I've been looking at the brewhardware hotrod and either the mark II or anvil pumps, but my frugalness keeps drawing me to the bucket heater and a little brown solar water pump. The pump only moves at 2GPM but 5-10 minutes compared to lifting full mash tun.
I'm thinking the same thing. At this point in time I'm ok with lifting hot liquid. I'm apprehensive about pouring a large volume of strike water.

Come to think of it.... Putting a ball valve on my brew kettle should be a first priority. I might have one in my big brewing tackle box.

I will say the bucket heater seems like a really good idea.
 
For anyone lifting large volumes of hot water, the use of a Denny Conn red neck poor mans pump should be considered.

This is simply a one gallon pitcher or kitchen pot w/ handle.

I have done occasional 15g batches and have moved a boat load of hot liquor, wort and even chilled wort to the fermenter with nothing more than a gallon plastic pitcher.

Sure it is ghetto, but it is efficient, cheap and easy...try it some time, easier to clean than a pump :)
 
I'm thinking the same thing. At this point in time I'm ok with lifting hot liquid. I'm apprehensive about pouring a large volume of strike water.

Come to think of it.... Putting a ball valve on my brew kettle should be a first priority. I might have one in my big brewing tackle box.

I will say the bucket heater seems like a really good idea.
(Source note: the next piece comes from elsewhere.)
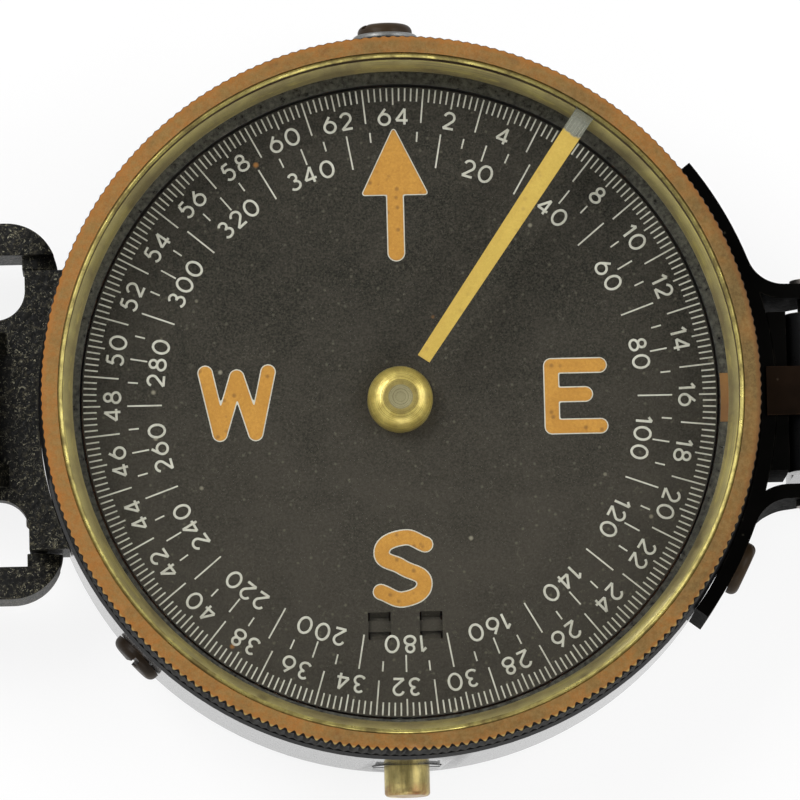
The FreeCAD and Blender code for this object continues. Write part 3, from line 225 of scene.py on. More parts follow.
def newMaterial(name, look, plain):
    # plain holds what is the same all over the surface and stays on the shader's own sockets
    material = bpy.data.materials.new(name)
    material.use_nodes = True
    tree = material.node_tree
    shader = tree.nodes["Principled BSDF"]
    for key, value in plain.items():
        shader.inputs[key].default_value = value
    coords = addNode(tree, "TexCoord").outputs["Object"]
    return material, tree, shader, coords, useMottle(tree, coords, look)


def ramp(tree, value, start, full, low=0.0, high=1.0):
    # a remap between two lengths in millimetres
    return remap(tree, value, start * mm, full * mm, low, high)


def spread(tree, mask, ends):
    return remap(tree, mask, 0.0, 1.0, *ends)


def wire(tree, shader, look, color, mask, height=None, depth=0.01, rougher=0.0):
    # the roughness follows the mask, plus what rougher adds
    rough = mathNode(tree, "ADD", spread(tree, mask, look["roughness"]), rougher)
    tree.links.new(color, shader.inputs["Base Color"])
    tree.links.new(rough, shader.inputs["Roughness"])
    if height is not None:
        inputs = {"Strength": look["bump"], "Distance": depth * mm, "Height": height}
        tree.links.new(addNode(tree, "Bump", None, inputs).outputs["Normal"], shader.inputs["Normal"])


def overlay(tree, color, over, mask, share=1.0):
    # lays a colour over another where the mask is white, as strongly as share says
    if share < 1.0:
        mask = product(tree, mask, share)
    return mixColors(tree, mask, color, over)


def useSpecks(tree, coords, scale, size, amount):
    return useGroup(tree, specks, {"Coords": coords, "Scale": scale, "Size": size, "Amount": amount})["Mask"]


def useScratches(tree, coords, scale, amount):
    return useGroup(tree, scratches, {"Coords": coords, "Scale": scale, "Amount": amount})["Mask"]


def useRimWear(tree, coords, look):
    return useGroup(tree, rimWear, {"Coords": coords, "Width": look["wearWidth"] * mm,
                                    "Patchy Scale": look["patchyScale"]})["Mask"]


def useTurned(tree, coords, ringScale, streakScale):
    return useGroup(tree, turned, {"Coords": coords, "Ring Scale": ringScale, "Streak Scale": streakScale})


def axisOf(tree, coords, axis):
    return addNode(tree, "SeparateXYZ", None, {"Vector": coords}).outputs[axis]


# Finishes. Each look holds colours, texture scales, shares from 0 to 1, and lengths in millimetres.

def metalFinish(name, look):
    material, tree, shader, coords, marks = newMaterial(name, look, {"Metallic": 1.0})
    color = mixColors(tree, marks["Stain"], look["base"], look["stain"])
    color = overlay(tree, color, look["dirt"], marks["Grain"], look["dirtShare"])
    wire(tree, shader, look, color, marks["Stain"], marks["Grain"])
    return material


capLook = {
    "flatEdge": 0.95, "flatBlend": 0.05, "grooveEdge": 1.35, "grooveBlend": 0.1,
    "gold": rgb(0.56, 0.41, 0.09), "goldBright": rgb(0.88, 0.70, 0.20), "groove": rgb(0.20, 0.15, 0.05),
    "flat": rgb(0.34, 0.30, 0.17), "dirt": rgb(0.12, 0.085, 0.04), "ringShare": 0.45, "shadeShare": 0.6,
    "dirtShare": 0.3, "ringScale": 9000.0, "streakScale": 2.2, "stainScale": 900.0, "grainScale": 5000.0,
    "metal": 0.45, "roughness": (0.22, 0.4), "bump": 0.25,
}


def capFinish(look):
    material, tree, shader, coords, marks = newMaterial("capBrass", look, {"Metallic": look["metal"]})
    lathe = useTurned(tree, coords, look["ringScale"], look["streakScale"])
    color = mixColors(tree, lathe["Streaks"], look["gold"], look["goldBright"])
    color = overlay(tree, color, look["groove"], lathe["Rings"], look["ringShare"])
    # painted shade: inside this radius the dome is darkened with the dark colour of the turning grooves
    shaded = ramp(tree, lathe["Radius"], look["grooveEdge"] + look["grooveBlend"], look["grooveEdge"])
    color = overlay(tree, color, look["groove"], shaded, look["shadeShare"])
    # painted reflection: the small flat top is painted grey
    middle = ramp(tree, lathe["Radius"], look["flatEdge"] + look["flatBlend"], look["flatEdge"])
    color = overlay(tree, color, look["flat"], middle)
    color = overlay(tree, color, look["dirt"], marks["Stain"], look["dirtShare"])
    wire(tree, shader, look, color, lathe["Rings"], lathe["Rings"])
    return material


buttonLook = {
    "base": rgb(0.44, 0.345, 0.11), "bright": rgb(0.90, 0.75, 0.30), "olive": rgb(0.20, 0.17, 0.05),
    "red": rgb(0.30, 0.12, 0.04), "dirt": rgb(0.09, 0.05, 0.025), "redFrom": -30.0, "redFull": -31.0,
    "oliveShare": 0.6, "dirtShare": 0.25, "lineScale": (1500.0, 220.0, 1500.0), "stainScale": 650.0,
    "grainScale": 4000.0, "metal": 0.55, "roughness": (0.3, 0.45), "bump": 0.1,
}


def buttonFinish(look):
    material, tree, shader, coords, marks = newMaterial("buttonBrass", look, {"Metallic": look["metal"]})
    drawn = addNode(tree, "Mapping", None, {"Vector": coords, "Scale": look["lineScale"]}).outputs[0]
    lines = remap(tree, noise(tree, drawn, 1.0, detail=4.0, roughness=0.7), 0.4, 0.62)
    color = mixColors(tree, lines, look["base"], look["bright"])
    color = overlay(tree, color, look["olive"], marks["Stain"], look["oliveShare"])
    red = ramp(tree, axisOf(tree, coords, "Y"), look["redFrom"], look["redFull"])
    color = overlay(tree, color, look["red"], product(tree, red, marks["Stain"]))
    color = overlay(tree, color, look["dirt"], marks["Grain"], look["dirtShare"])
    wire(tree, shader, look, color, lines, lines)
    return material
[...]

For anyone lifting large volumes of hot water, the use of a Denny Conn red neck poor mans pump should be considered.

This is simply a one gallon pitcher or kitchen pot w/ handle.

I have done occasional 15g batches and have moved a boat load of hot liquor, wort and even chilled wort to the fermenter with nothing more than a gallon plastic pitcher.

Sure it is ghetto, but it is efficient, cheap and easy...try it some time, easier to clean than a pump :)

It hasn't been an issue until I tried to do a higher gravity 10 gallon mash. Then it was a bit of a struggle to lift the mashtun cooler. My cheapness might start the DennyConn pump system. I believe one of Drew and his podcast episodes, Denny talked about his no lift brewery, I just can't find the episode right now.
 
lifting hot water that is over 90 degrees isnt really safe .Most of us wouldn't step into a shower that is that high. y'alls talking about lifting 212(boiling water) is NOT safe at all. 3rd degree burns are likely if something should go wrong. pumps generally do not take a temperature higher than 170 which strike water isnt that high anyway but prolonged use at that temp will wear one out .
Use gravity... mount your vessel for heating strike/sparge water above your mlt so youre only pouring in tap temp water to that , heat and open a hand (ball) valve to transfer . Simple (cheap), safer and no pumps .
I bought a pump but built my 3 tier rig so I wouldnt need it .
 
lifting hot water that is over 90 degrees isnt really safe .Most of us wouldn't step into a shower that is that high. y'alls talking about lifting 212(boiling water) is NOT safe at all. 3rd degree burns are likely if something should go wrong. pumps generally do not take a temperature higher than 170 which strike water isnt that high anyway but prolonged use at that temp will wear one out .
Use gravity... mount your vessel for heating strike/sparge water above your mlt so youre only pouring in tap temp water to that , heat and open a hand (ball) valve to transfer . Simple (cheap), safer and no pumps .
I bought a pump but built my 3 tier rig so I wouldnt need it .
 
pumps generally do not take a temperature higher than 170 which strike water isnt that high anyway but prolonged use at that temp will wear one out .

My pump (mark ii) is rated to 248F. Chuggers are rated to 250F. Boiling water/wort is well below that. Wouldn't expect short uses of 85% of the rated temp to wear out the pump. Pumps are another engineered safety measure for moving hot liquids.
 
I saw this online, though that's what I need. Then I worried about it being a fire hazard. You're using a plastic cooler? So, it's NOT a problem...

That's awesome!
That bucket heater plus a temp controller is what you'd probably want. No additional space required, it all fits in or on your mash tun.